Заменяя мандатами наличные деньги, правительство совершало важную ошибку: даже если бы их курс и не подлежал падению, в любом случае мандаты не могли конкурировать со звонкой монетой по той простой причине, что они представляли ценность земли, а земля имела менее половины ценности 1790 года: родовое поместье в 100 тысяч франков стоило теперь лишь 50 тысяч. Как же 100 тысяч мандатов могли стоить 100 тысяч франков?

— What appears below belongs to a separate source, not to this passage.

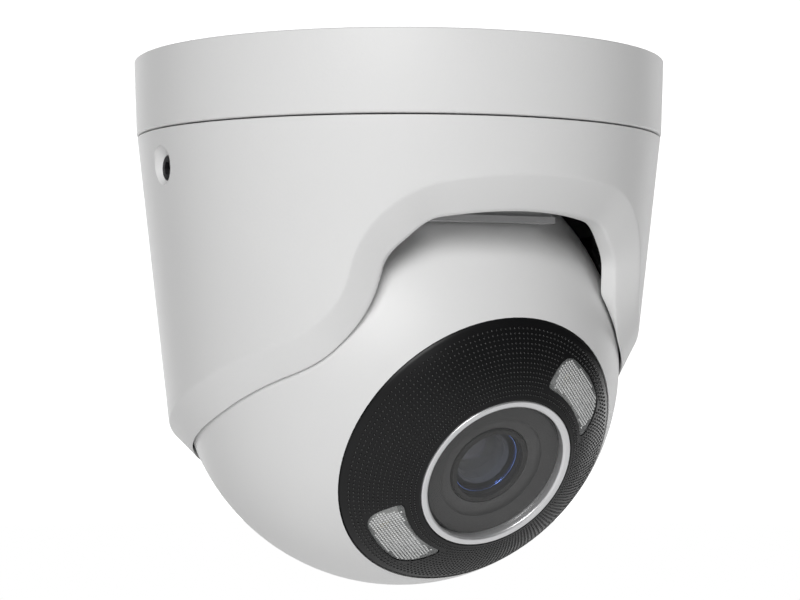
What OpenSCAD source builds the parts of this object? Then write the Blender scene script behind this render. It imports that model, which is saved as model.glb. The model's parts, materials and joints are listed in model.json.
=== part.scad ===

Новую финансовую меру торопились осуществить возможно скорее; в государственном казначействе не было средств, и тогда в ожидании мандатов выпустили кредитивы на них. Как только кредитивы поступили в обращение, они сейчас же оказались значительно ниже своей номинальной ценности, что заставляло опасаться за будущность мандатов; говорили, что новые ценные бумаги так же быстро упадут в цене, как упали ассигнации, и Республика останется без всяких средств. Существовала, однако, причина такого быстрого падения, и ее можно было устранить. Требовалось издать инструкции для местных администраций и определить в них все частные условия продажи и передачи имущества тем упрощенным способом, который предписан законом; но подобная работа требовала много времени, а за невыполнением ее замедлялись продажи.

Между тем падение курса мандатов продолжалось; говорили, что ценность их падет скоро так низко, что правительство не захочет открывать продажи земель за бесценок. Люди злонамеренные прибавляли, что новые бумаги – это приманка, имущества так и не будут отчуждены, потому что республика хочет сохранить их залогом всякого рода ценных бумаг, какие ей вздумается выпустить в обращение.

Открывшиеся наконец продажи устранили подрыв государственного кредита. Мандаты в 100 франков, упавшие до 15, постепенно поднялись до 30, 40, а иногда и до 88 франков. Поначалу можно было даже надеяться на успех новой финансовой операции.

В то время как Директорию занимали финансы, обе политические партии составляли против нее тайные заговоры. Агенты роялистов продолжали свои происки. Смерть Леметра их не остановила. Оправданный Бротье стал во главе агентуры; Дюверн де Прель, Ла Виллеруа, Депоммель собрались вокруг него и составили тайный королевский комитет. Эти жалкие крамольники, впрочем, не имели влияния; они по-прежнему интриговали, просили денег, писали статьи и обещали чудеса. Они продолжали служить посредниками между претендентом и Вандеей. Упорствуя в своих замыслах и видя, что вандейское восстание подавлено и близко к концу, они день ото дня убеждались в необходимости сосредоточить свои усилия в Париже, чтобы устроить переворот хотя бы в столице. Как и во времена Конвента, роялисты хвастались, что состоят в сношениях со многими депутатами нового собрания, и полагали, что следует повременить, подготовить общественное мнение с помощью газет, лишить правительство уважения и постараться добиться того, чтобы выборы будущего года ввели в советы новую треть, вполне преданную контрреволюции. Этот их план был явно менее химеричен, чем прочие, и может дать наилучшее представление о способностях роялистских агентов.